I need to also mention that there isn't a hard cut off for these centuries. A lot of the shock era began in the late 15th century as well as the early 17th century. It isn't a case where the shock era starts on January 1st 1501 and then on January 1st 1601, the denial era begins.
It was also in the 16th century, the very truth of the universe was up for debate.
The Copernican Revolution quietly whispered that the Earth, and by extension, humanity, was not the center of the cosmos. Printing presses multiplied heresy and scripture alike. Renaissance humanism told people they could rely on themselves, not the Church. In just a few decades, people went from fearing hell to fearing being unknown in a vast, cold universe.
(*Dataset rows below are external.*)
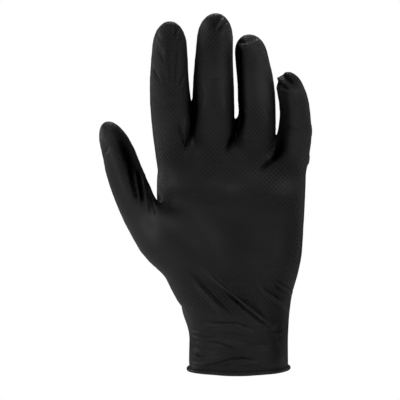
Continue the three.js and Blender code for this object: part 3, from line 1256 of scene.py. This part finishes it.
BLENDS = (
    Swell((200, 232), (42, 30), 1.0, turn=45.0),
    Swell((182, 222), (24, 22), 1.0),
    Swell((186, 262), (24, 30), 1.0, turn=-35.0),
    Swell((214, 262), (34, 36), 1.0),
    Swell((244, 214), (34, 26), 1.0),
    Swell((184, 164), (22, 20), 0.7),
    Swell((214, 170), (28, 16), 0.7),
    Swell((254, 174), (28, 16), 0.7),
    Swell((284, 182), (16, 20), 0.7),
    Swell((200, 316), (16, 20), 0.6),
    Swell((176, 172), (30, 30), 0.8, side=Side.BACK),
    Swell((216, 172), (30, 30), 0.8, side=Side.BACK),
    Swell((258, 178), (30, 30), 0.8, side=Side.BACK),
    Swell((288, 184), (20, 30), 0.7, side=Side.BACK),
    Swell((186, 240), (36, 60), 1.0, turn=-25.0, side=Side.BACK),
)

SLACK = (
    Swell((238, 350), (75, 34), 0.9),
    Swell((240, 300), (60, 30), 0.6),
    Swell((140, 190), (18, 26), 0.4),
    Swell((190, 118), (10, 36), 0.6),
    Swell((236, 118), (10, 40), 0.6),
    Swell((274, 138), (12, 34), 0.6),
    Swell((308, 140), (8, 36), 0.5),
    Swell((154, 100), (7, 40), 0.4),
    Swell((168, 45), (20, 26), 0.5),
    Swell((215, 25), (18, 14), 0.4),
    Swell((248, 44), (16, 12), 0.4),
    Swell((288, 84), (16, 12), 0.5),
    Swell((238, 350), (75, 34), 0.9, side=Side.BACK),
    Swell((240, 300), (60, 34), 0.7, side=Side.BACK),
)

# Painted light and shade: patches painted lighter where light falls, on the pads, the thenar and open
# finger flanks, and darker where shade falls, on the flanks between fingers, the thumb's inner side
# and the webs.
PAINTED_TONES = (
    Swell((165, 178), (10, 12), 1.7),
    Swell((160, 120), (8, 46), 0.6),
    Swell((165, 136), (10, 28), 0.7),
    Swell((158, 60), (5, 26), 0.5),
    Swell((159, 32), (4, 14), 0.7),
    Swell((183, 34), (4, 12), 0.5),
    Swell((181, 74), (6, 34), 0.3),
    Swell((151, 225), (9, 15), 1.5, turn=-15.0),
    Swell((140, 222), (13, 22), 0.5, turn=-30.0),
    Swell((232, 188), (10, 5), 0.6),
    Swell((214, 184), (10, 7), 0.3),
    Swell((286, 186), (14, 9), 1.1),
    Swell((262, 176), (12, 8), 0.3),
    Swell((262, 66), (7, 38), 0.6, turn=-10.0),
    Swell((257, 44), (8, 10), 1.1),
    Swell((262, 54), (5, 12), 0.6),
    Swell((266, 98), (8, 26), 0.9),
    Swell((225, 70), (7, 38), 1.2),
    Swell((204, 84), (7, 24), 0.3),
    Swell((202, 30), (5, 14), 1.7),
    Swell((228, 31), (6, 15), 2.0),
    Swell((214, 22), (5, 6), -0.2, turn=-30.0),
    Swell((222, 21), (2.5, 6), 1.0, turn=35.0),
    Swell((297, 90), (5, 6), 0.5),
    Swell((112, 152), (4, 20), 0.5, turn=-16.0),
    Swell((107, 138), (6, 14), 0.3),
    Swell((128, 192), (8, 16), 0.15, turn=-20.0),
    Swell((303, 140), (6, 30), 0.2),
    Swell((168, 250), (20, 36), 0.2, turn=-35.0),
    Swell((232, 240), (50, 40), -0.3),
    Swell((170, 30), (8, 9), 0.25),
    Swell((213, 130), (12, 30), 0.15),
    Swell((252, 178), (16, 10), 0.25),
    Swell((290, 240), (12, 50), -0.25),
    Swell((280, 308), (14, 30), -0.5),
    Swell((281, 346), (9, 28), -0.45),
    Swell((254, 350), (32, 24), -0.25),
    Swell((186, 231), (15, 6), -0.3, turn=32.0),
    Swell((193.5, 348), (5.5, 22), -0.7),
    Swell((158, 186), (3.5, 20), -0.6),
    Swell((159, 199), (5, 6), -0.7),
    Swell((240, 68), (5, 30), -1.1),
    Swell((236, 53), (4.5, 10), -1.2),
    Swell((241, 106), (4, 26), -0.7),
    Swell((284, 118), (6, 32), -0.6),
    Swell((281, 142), (4.5, 18), -0.6),
    Swell((287, 78), (8, 4), -0.4, turn=35.0),
    Swell((124, 154), (5.5, 30), -0.85, turn=-21.0),
    Swell((130, 160), (5, 26), -0.6, turn=-21.0),
    Swell((143, 190), (7, 18), -0.5, turn=-19.0),
    Swell((193, 107), (5, 15), -1.4),
    Swell((193, 128), (2.5, 14), -0.6, turn=8.0),
    Swell((186, 139), (3.5, 9), -0.45, turn=25.0),
    Swell((239, 119), (5.5, 14), -1.4, turn=8.0),
    Swell((233, 138), (3, 12), -0.6, turn=28.0),
    Swell((196, 84), (3, 30), -0.6),
    Swell((277, 154), (5, 11), -0.9, turn=20.0),
    Swell((268, 166), (8, 2.5), -0.5, turn=-40.0),
    Swell((244, 303), (28, 4), -0.3, turn=38.0),
)

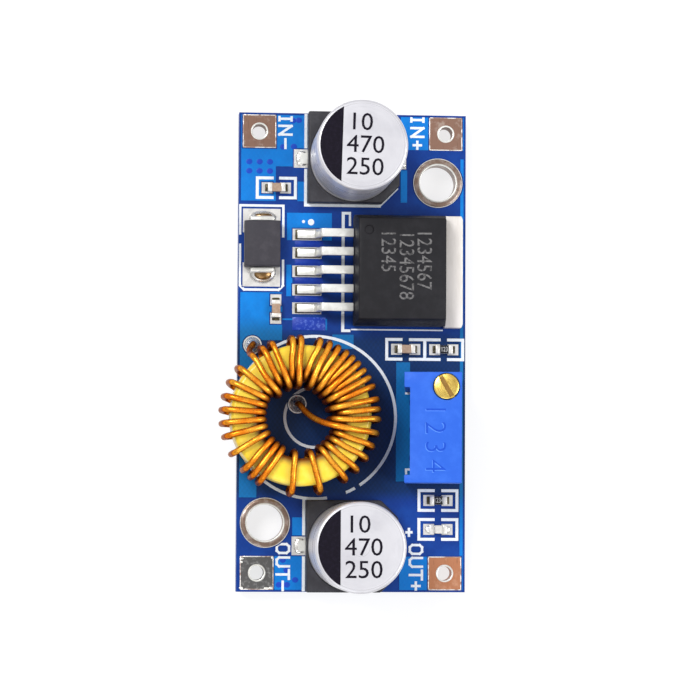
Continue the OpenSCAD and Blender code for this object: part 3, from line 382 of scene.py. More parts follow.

The 16th century was the century of realization. That old orders would not hold, that authority could be questioned, and that God’s will wasn’t as obvious as it once seemed. It was the century where neighbors could turn on each other for believing in grace versus works.
It was the moment of historical vertigo.
And just like a person who experiences sudden trauma, civilization went into shock. Institutions flailed. Popes and kings lost grip. Violence exploded not out of bloodlust, but out of a collective attempt to cling to something, anything, that still felt solid.
The premodern world had died... and no one quite understood what had taken its place.